The Rules Committee, which will draw up the rules that the convention must adopt as a first order of business, offers even more intriguing possibilities.
Those rules will determine whether Cruz can have his name entered into nomination, which might also offer Cruz a chance to speak to the convention by placing his own name in nomination.
In theory, the Rules Committee — with the OK of the full convention — could unbind all the delegates, unleashing all kinds of havoc.
“It’s not over till the fat lady sings,” said Ray Myers, chairman of the Kaufman County Tea Party, who will be a Cruz delegate in Cleveland.
Myers is not alone in believing there remains a whisper of a hope that Cruz could still emerge with the nomination if Trump finally goes too far.
“With Donald Trump’s personality, when he gets behind a microphone, anything can happen,” Myers said.
In just the past week, Trump suggested former President Bill Clinton was a rapist and, at a rally in Albuquerque, N.M., attacked the record of Gov. Susana Martinez, the first Hispanic female governor and head of the Republican Governors Association, who has not endorsed him.
But Trump is competitive with Democrat Hillary Clinton in the polls, and Carl Tepper, the Lubbock County Republican chairman and an at-large Trump delegate, said winning is the great elixir of politics.
“He’s going to win,” Tepper said. “He’s not going to hold back.

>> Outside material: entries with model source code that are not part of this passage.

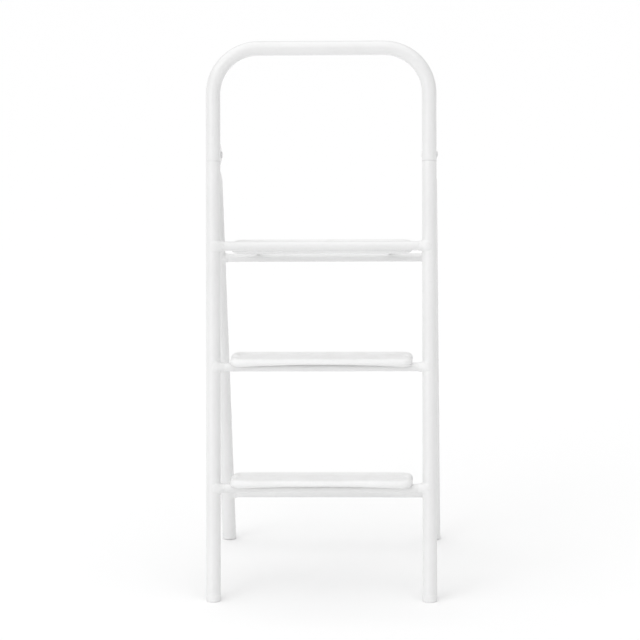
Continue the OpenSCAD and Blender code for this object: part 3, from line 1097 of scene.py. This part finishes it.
studioSettings = {
    "floorColour": (0.93, 0.93, 0.93), "floorRough": 0.9, "floorSize": 60.0,
    "skyColour": (1.0, 1.0, 1.0), "skyStrength": 0.50,
}
sunSettings = [
    {"name": "softTop", "strength": 1.72, "angle": 100.0, "from": (-0.15, -0.12, 1.0)},
    {"name": "softFront", "strength": 0.40, "angle": 40.0, "from": (-0.65, -0.9, 0.5)},
]
stripSettings = [
    {"name": "leftStrip", "place": (-2.2, -2.9, 1.3), "power": 2.6, "size": (0.8, 2.4)},
    {"name": "rightStrip", "place": (1.7, -3.2, 1.3), "power": 2.4, "size": (0.7, 2.4)},
]
stripAim = (0, 0, 0.6)


def addStrip(settings):
    data = bpy.data.lights.new(settings["name"], "AREA")
    data.energy = settings["power"]
    data.shape = "RECTANGLE"
    data.size, data.size_y = settings["size"]
    lamp = bpy.data.objects.new(settings["name"], data)
    lamp.location = settings["place"]
    beam = Vector(stripAim) - Vector(settings["place"])
    lamp.rotation_euler = beam.to_track_quat("-Z", "Y").to_euler()
    scene.collection.objects.link(lamp)


def addSun(settings):
    data = bpy.data.lights.new(settings["name"], "SUN")
    data.energy = settings["strength"]
    data.angle = math.radians(settings["angle"])
    lamp = bpy.data.objects.new(settings["name"], data)
    lamp.rotation_euler = Vector(settings["from"]).to_track_quat("Z", "Y").to_euler()
    scene.collection.objects.link(lamp)


def addStudio(settings):
    world = bpy.data.worlds.new("studio")
    world.use_nodes = True
    sky = world.node_tree.nodes["Background"]
    sky.inputs["Color"].default_value = (*settings["skyColour"], 1.0)
    sky.inputs["Strength"].default_value = settings["skyStrength"]
    scene.world = world
    half = settings["floorSize"] / 2
    corners = [(-half, -half, 0), (half, -half, 0), (half, half, 0), (-half, half, 0)]
    floor = newPiece("floor", corners, [(0, 1, 2, 3)])
    material = bpy.data.materials.new("paleFloor")
    material.use_nodes = True
    shader = material.node_tree.nodes["Principled BSDF"]
    shader.inputs["Base Color"].default_value = (*settings["floorColour"], 1.0)
    shader.inputs["Roughness"].default_value = settings["floorRough"]
    floor.data.materials.append(material)


addStudio(studioSettings)
for sunSetting in sunSettings:
    addSun(sunSetting)
for stripSetting in stripSettings:
    addStrip(stripSetting)
scene.view_settings.view_transform = "Standard"
print("studio lit")
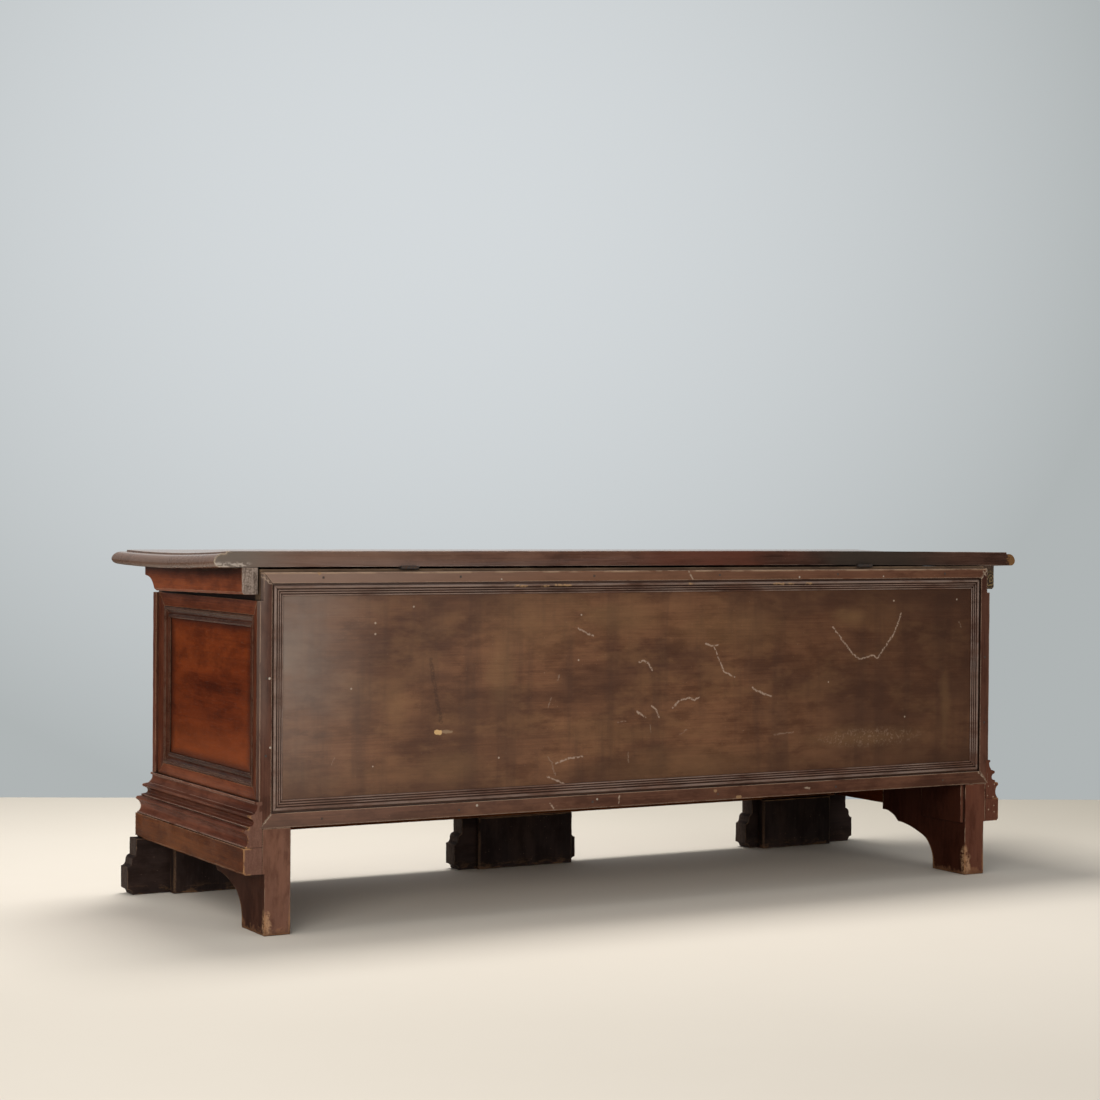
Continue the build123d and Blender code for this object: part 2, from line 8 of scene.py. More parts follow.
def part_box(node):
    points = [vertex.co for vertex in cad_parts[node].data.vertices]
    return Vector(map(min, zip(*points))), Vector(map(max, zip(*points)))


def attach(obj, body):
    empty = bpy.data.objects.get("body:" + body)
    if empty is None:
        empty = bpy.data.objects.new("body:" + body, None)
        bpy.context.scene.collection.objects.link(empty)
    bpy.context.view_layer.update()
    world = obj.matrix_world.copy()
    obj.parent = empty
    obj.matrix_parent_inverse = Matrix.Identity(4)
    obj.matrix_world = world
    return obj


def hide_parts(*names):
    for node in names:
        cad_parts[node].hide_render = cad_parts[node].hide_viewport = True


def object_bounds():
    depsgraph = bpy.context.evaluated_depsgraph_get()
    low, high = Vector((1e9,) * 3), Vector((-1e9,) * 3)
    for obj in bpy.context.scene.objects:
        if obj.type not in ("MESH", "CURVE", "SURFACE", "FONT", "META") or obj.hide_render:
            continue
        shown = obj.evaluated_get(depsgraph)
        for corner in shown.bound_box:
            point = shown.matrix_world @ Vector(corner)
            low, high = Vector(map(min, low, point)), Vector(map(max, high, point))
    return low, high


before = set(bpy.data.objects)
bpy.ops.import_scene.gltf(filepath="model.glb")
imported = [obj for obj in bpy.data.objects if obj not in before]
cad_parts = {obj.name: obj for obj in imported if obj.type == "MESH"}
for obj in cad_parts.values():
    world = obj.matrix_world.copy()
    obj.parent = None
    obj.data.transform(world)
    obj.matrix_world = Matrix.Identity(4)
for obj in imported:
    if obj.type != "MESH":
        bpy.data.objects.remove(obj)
cad_low, cad_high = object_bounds()
bpy.ops.object.select_all(action="DESELECT")


# ================================================================ floor and wall
# A pale studio floor that takes the chest's shadow, and a plain pale wall beyond its front and right end.
# The wall shines by itself, brightest above the chest. It takes no shadow, and lights the chest only from
# higher than the lid.
X, Y, Z = Vector((1, 0, 0)), Vector((0, 1, 0)), Vector((0, 0, 1))


class Wire:
    """One output of a node. Arithmetic on it adds Math nodes."""

    def __init__(self, finish, socket):
        self.finish, self.socket = finish, socket

    def math(self, operation, *others, clamp=False):
        return self.finish.node("ShaderNodeMath", {"operation": operation, "use_clamp": clamp}, self, *others)

    def __add__(self, other):
        return self.math("ADD", other)

    def __sub__(self, other):
        return self.math("SUBTRACT", other)

    def __mul__(self, other):
        return self.math("MULTIPLY", other)

    def __truediv__(self, other):
        return self.math("DIVIDE", other)

    def __rsub__(self, other):
        return self.finish.node("ShaderNodeMath", {"operation": "SUBTRACT"}, other, self)

    def __rtruediv__(self, other):
        return self.finish.node("ShaderNodeMath", {"operation": "DIVIDE"}, other, self)

    __radd__ = __add__
    __rmul__ = __mul__

    def __abs__(self):
        return self.math("ABSOLUTE")

    def clamp(self):
        return self.math("ADD", 0.0, clamp=True)

    def power(self, exponent):
        return self.math("POWER", exponent)

    def either(self, other):
        return self.math("MAXIMUM", other)

    def nearer(self, other):
        return self.math("MINIMUM", other)

    def ramp(self, low, high):
        """0 at low, 1 at high, smooth between. low may be the larger."""
        settings = {"interpolation_type": "SMOOTHSTEP", "clamp": True}
        stops = (low, high, 0.0, 1.0) if low < high else (high, low, 1.0, 0.0)
        return self.finish.node("ShaderNodeMapRange", settings, self, *stops)


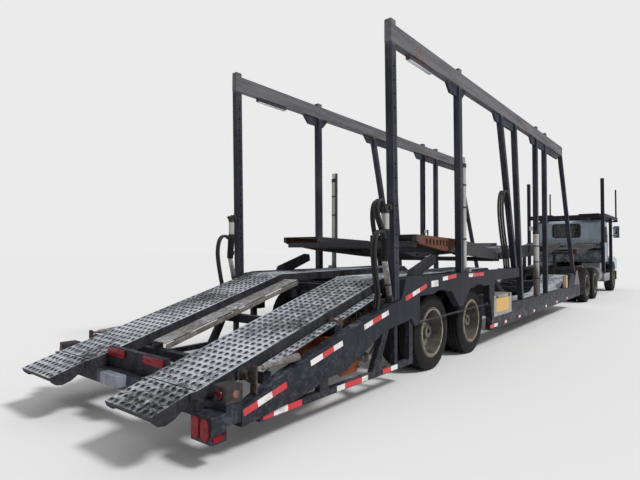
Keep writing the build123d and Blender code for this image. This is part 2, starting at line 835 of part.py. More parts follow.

He’s using the artillery others are too genteel to launch her way. He’s the right guy at the right time to take on Hillary.”
“If Ted’s not the nominee, if it’s Trump, we’ll support Trump,” Myers said. But, he said, “at some point Trump and Cruz are going to have to have a come to Jesus moment.
“This is not a game to Ted Cruz,” Myers said. “It’s not just about winning but about trying to save this country.”